Most company directors keep a close eye on their finances; they watch the money coming in and going out, check how well they’re doing against what they predicted, and regularly review their investments. However, one thing is often ignored for years: homes.

For a lot of chief executives and those who founded businesses, property is a large part of what they’re personally worth. It could be where the family lives, a second home, or a small number of places bought as the business grew. Despite being so high-value, it’s usually seen as something you have rather than something you manage. In truth, property needs the same level of thought as any other important asset.

Property Is Not a Passive Asset

A large proportion of a leader’s total wealth can be made up of their property portfolio. When things are steady, that can be good to feel. But property prices rise and fall depending on interest rates, the desirability of an area, how confident people are about the economy, and what is being built. What once looked right in terms of how money was spread out can slowly become a big risk.

Before deciding on new loans or changing debts, it makes sense to answer the question "how much is my house worth?" now, rather than relying on old estimates. Knowing the real value of property helps with decisions about borrowing, using debt, and how much risk you’re taking on, generally.

Being able to get your hands on money quickly is another factor to consider. Property is often seen as a good way to keep your money safe for a long time, but it can’t easily be turned into cash.
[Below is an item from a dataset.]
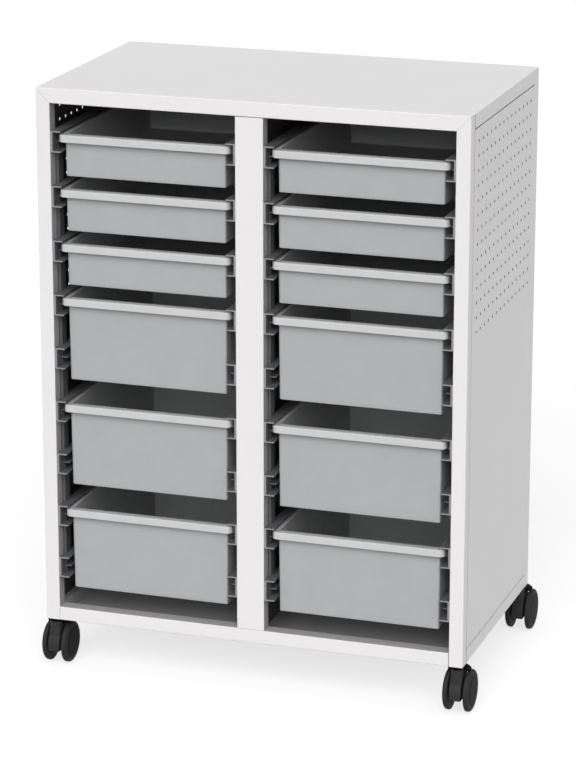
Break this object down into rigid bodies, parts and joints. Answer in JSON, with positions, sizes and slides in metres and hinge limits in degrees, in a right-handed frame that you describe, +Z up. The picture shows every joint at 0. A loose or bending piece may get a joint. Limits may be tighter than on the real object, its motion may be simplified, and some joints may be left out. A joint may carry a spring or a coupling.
{
  "type": "classroom tray storage unit",
  "caption": "Mobile two-bay steel cabinet on twin-wheel casters, holding shallow and deep lift-out plastic trays on open runners.",
  "frame": {"origin": "on the floor, centred between the wheels of the four casters, which is the bottom centre of the bounding box", "axes": "+X right across the open front, -Y out of the open front, +Z up"},
  "size_m": [0.799, 0.5, 1.06],
  "materials": {
    "white_steel": "satin powder coat",
    "dark_steel": "satin powder coat",
    "runner_plastic": "satin",
    "tray_plastic": "translucent satin polypropylene",
    "stem_insert": "satin",
    "caster_nylon": "satin",
    "wheel_rubber": "satin",
    "axle_steel": "plain"
  },
  "bodies": {
    "cabinet": {"panel_back": "white_steel", "panel_base": "dark_steel", "panel_divider": "dark_steel", "panel_side_left": "white_steel", "panel_side_right": "white_steel", "panel_top": "white_steel", "post_front_left": "white_steel", "post_front_right": "white_steel", "post_rear_left": "white_steel", "post_rear_right": "white_steel", "rail_bottom_front": "white_steel", "rail_bottom_left": "white_steel", "rail_bottom_rear": "white_steel", "rail_bottom_right": "white_steel", "rail_top_front": "white_steel", "rail_top_left": "white_steel", "rail_top_rear": "white_steel", "rail_top_right": "white_steel", "stile_centre_front": "white_steel", "stile_centre_rear": "white_steel", "runners_left_outer": "runner_plastic", "runners_left_inner": "runner_plastic", "runners_right_outer": "runner_plastic", "runners_right_inner": "runner_plastic", "stem_front_left": "stem_insert", "stem_front_right": "stem_insert", "stem_rear_left": "stem_insert", "stem_rear_right": "stem_insert"},
    "tray_left_1": {"tray_left_1": "tray_plastic"},
    "tray_left_2": {"tray_left_2": "tray_plastic"},
    "tray_left_3": {"tray_left_3": "tray_plastic"},
    "tray_left_4": {"tray_left_4": "tray_plastic"},
    "tray_left_6": {"tray_left_6": "tray_plastic"},
    "tray_left_8": {"tray_left_8": "tray_plastic"},
    "tray_right_1": {"tray_right_1": "tray_plastic"},
    "tray_right_2": {"tray_right_2": "tray_plastic"},
    "tray_right_3": {"tray_right_3": "tray_plastic"},
    "tray_right_4": {"tray_right_4": "tray_plastic"},
    "tray_right_6": {"tray_right_6": "tray_plastic"},
    "tray_right_8": {"tray_right_8": "tray_plastic"},
    "caster_front_left": {"fork_front_left": "caster_nylon", "axle_front_left": "axle_steel"},
    "wheel_front_left_left": {"wheel_front_left_left": "wheel_rubber"},
    "wheel_front_left_right": {"wheel_front_left_right": "wheel_rubber"},
    "caster_front_right": {"fork_front_right": "caster_nylon", "axle_front_right": "axle_steel"},
    "wheel_front_right_left": {"wheel_front_right_left": "wheel_rubber"},
    "wheel_front_right_right": {"wheel_front_right_right": "wheel_rubber"},
    "caster_rear_left": {"fork_rear_left": "caster_nylon", "axle_rear_left": "axle_steel"},
    "wheel_rear_left_left": {"wheel_rear_left_left": "wheel_rubber"},
    "wheel_rear_left_right": {"wheel_rear_left_right": "wheel_rubber"},
    "caster_rear_right": {"fork_rear_right": "caster_nylon", "axle_rear_right": "axle_steel"},
    "wheel_rear_right_left": {"wheel_rear_right_left": "wheel_rubber"},
    "wheel_rear_right_right": {"wheel_rear_right_right": "wheel_rubber"}
  },
  "joints": [
    {"name": "tray_left_1_slide", "type": "slide", "parent": "cabinet", "child": "tray_left_1", "axis": [0, -1, 0], "range_m": [0, 0.435]},
    {"name": "tray_left_2_slide", "type": "slide", "parent": "cabinet", "child": "tray_left_2", "axis": [0, -1, 0], "range_m": [0, 0.435]},
    {"name": "tray_left_3_slide", "type": "slide", "parent": "cabinet", "child": "tray_left_3", "axis": [0, -1, 0], "range_m": [0, 0.435]},
    {"name": "tray_left_4_slide", "type": "slide", "parent": "cabinet", "child": "tray_left_4", "axis": [0, -1, 0], "range_m": [0, 0.435]},
    {"name": "tray_left_6_slide", "type": "slide", "parent": "cabinet", "child": "tray_left_6", "axis": [0, -1, 0], "range_m": [0, 0.435]},
    {"name": "tray_left_8_slide", "type": "slide", "parent": "cabinet", "child": "tray_left_8", "axis": [0, -1, 0], "range_m": [0, 0.435]},
    {"name": "tray_right_1_slide", "type": "slide", "parent": "cabinet", "child": "tray_right_1", "axis": [0, -1, 0], "range_m": [0, 0.435]},
    {"name": "tray_right_2_slide", "type": "slide", "parent": "cabinet", "child": "tray_right_2", "axis": [0, -1, 0], "range_m": [0, 0.435]},
    {"name": "tray_right_3_slide", "type": "slide", "parent": "cabinet", "child": "tray_right_3", "axis": [0, -1, 0], "range_m": [0, 0.435]},
    {"name": "tray_right_4_slide", "type": "slide", "parent": "cabinet", "child": "tray_right_4", "axis": [0, -1, 0], "range_m": [0, 0.435]},
    {"name": "tray_right_6_slide", "type": "slide", "parent": "cabinet", "child": "tray_right_6", "axis": [0, -1, 0], "range_m": [0, 0.435]},
    {"name": "tray_right_8_slide", "type": "slide", "parent": "cabinet", "child": "tray_right_8", "axis": [0, -1, 0], "range_m": [0, 0.435]},
    {"name": "caster_front_left_swivel", "type": "hinge", "parent": "cabinet", "child": "caster_front_left", "pos_m": [-0.3745, -0.2335, 0.09], "axis": [0, 0, 1], "continuous": true},
    {"name": "wheel_front_left_left_spin", "type": "hinge", "parent": "caster_front_left", "child": "wheel_front_left_left", "pos_m": [-0.3745, -0.2125, 0.0375], "axis": [1, 0, 0], "continuous": true},
    {"name": "wheel_front_left_right_spin", "type": "hinge", "parent": "caster_front_left", "child": "wheel_front_left_right", "pos_m": [-0.3745, -0.2125, 0.0375], "axis": [1, 0, 0], "continuous": true},
    {"name": "caster_front_right_swivel", "type": "hinge", "parent": "cabinet", "child": "caster_front_right", "pos_m": [0.3745, -0.2335, 0.09], "axis": [0, 0, 1], "continuous": true},
    {"name": "wheel_front_right_left_spin", "type": "hinge", "parent": "caster_front_right", "child": "wheel_front_right_left", "pos_m": [0.3745, -0.2125, 0.0375], "axis": [1, 0, 0], "continuous": true},
    {"name": "wheel_front_right_right_spin", "type": "hinge", "parent": "caster_front_right", "child": "wheel_front_right_right", "pos_m": [0.3745, -0.2125, 0.0375], "axis": [1, 0, 0], "continuous": true},
    {"name": "caster_rear_left_swivel", "type": "hinge", "parent": "cabinet", "child": "caster_rear_left", "pos_m": [-0.3745, 0.1915, 0.09], "axis": [0, 0, 1], "continuous": true},
    {"name": "wheel_rear_left_left_spin", "type": "hinge", "parent": "caster_rear_left", "child": "wheel_rear_left_left", "pos_m": [-0.3745, 0.2125, 0.0375], "axis": [1, 0, 0], "continuous": true},
    {"name": "wheel_rear_left_right_spin", "type": "hinge", "parent": "caster_rear_left", "child": "wheel_rear_left_right", "pos_m": [-0.3745, 0.2125, 0.0375], "axis": [1, 0, 0], "continuous": true},
    {"name": "caster_rear_right_swivel", "type": "hinge", "parent": "cabinet", "child": "caster_rear_right", "pos_m": [0.3745, 0.1915, 0.09], "axis": [0, 0, 1], "continuous": true},
    {"name": "wheel_rear_right_left_spin", "type": "hinge", "parent": "caster_rear_right", "child": "wheel_rear_right_left", "pos_m": [0.3745, 0.2125, 0.0375], "axis": [1, 0, 0], "continuous": true},
    {"name": "wheel_rear_right_right_spin", "type": "hinge", "parent": "caster_rear_right", "child": "wheel_rear_right_right", "pos_m": [0.3745, 0.2125, 0.0375], "axis": [1, 0, 0], "continuous": true}
  ]
}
Business people with a lot of their money tied up in houses might find they have a lot of things they own, but not enough money when they really need it. Checking regularly lets leaders work out if their money is ready to take advantage of chances, or is stuck.

Releasing Equity as a Strategic Move

Taking money out of property isn’t just something people do to make their lives better; it can also be a smart business move. Moving to a smaller house, changing who owns it, or selling places that aren’t doing well might free up money to put into something else, spread money around, or pay off debts. It might give some people the freedom to leave a business. For others, it makes them stronger when the economy is bad.

It’s important to know that looking at the property you own doesn’t mean you have to sell. A lot of the time, you’ll find that it still fits your long-term plans. What’s important is to manage it on purpose, and not just own it.

Company leaders know how important it is to monitor performance, anticipate what might happen, and manage risk in their businesses. Using the same care with your own home makes sure your wealth plans are sensible and can change as things change.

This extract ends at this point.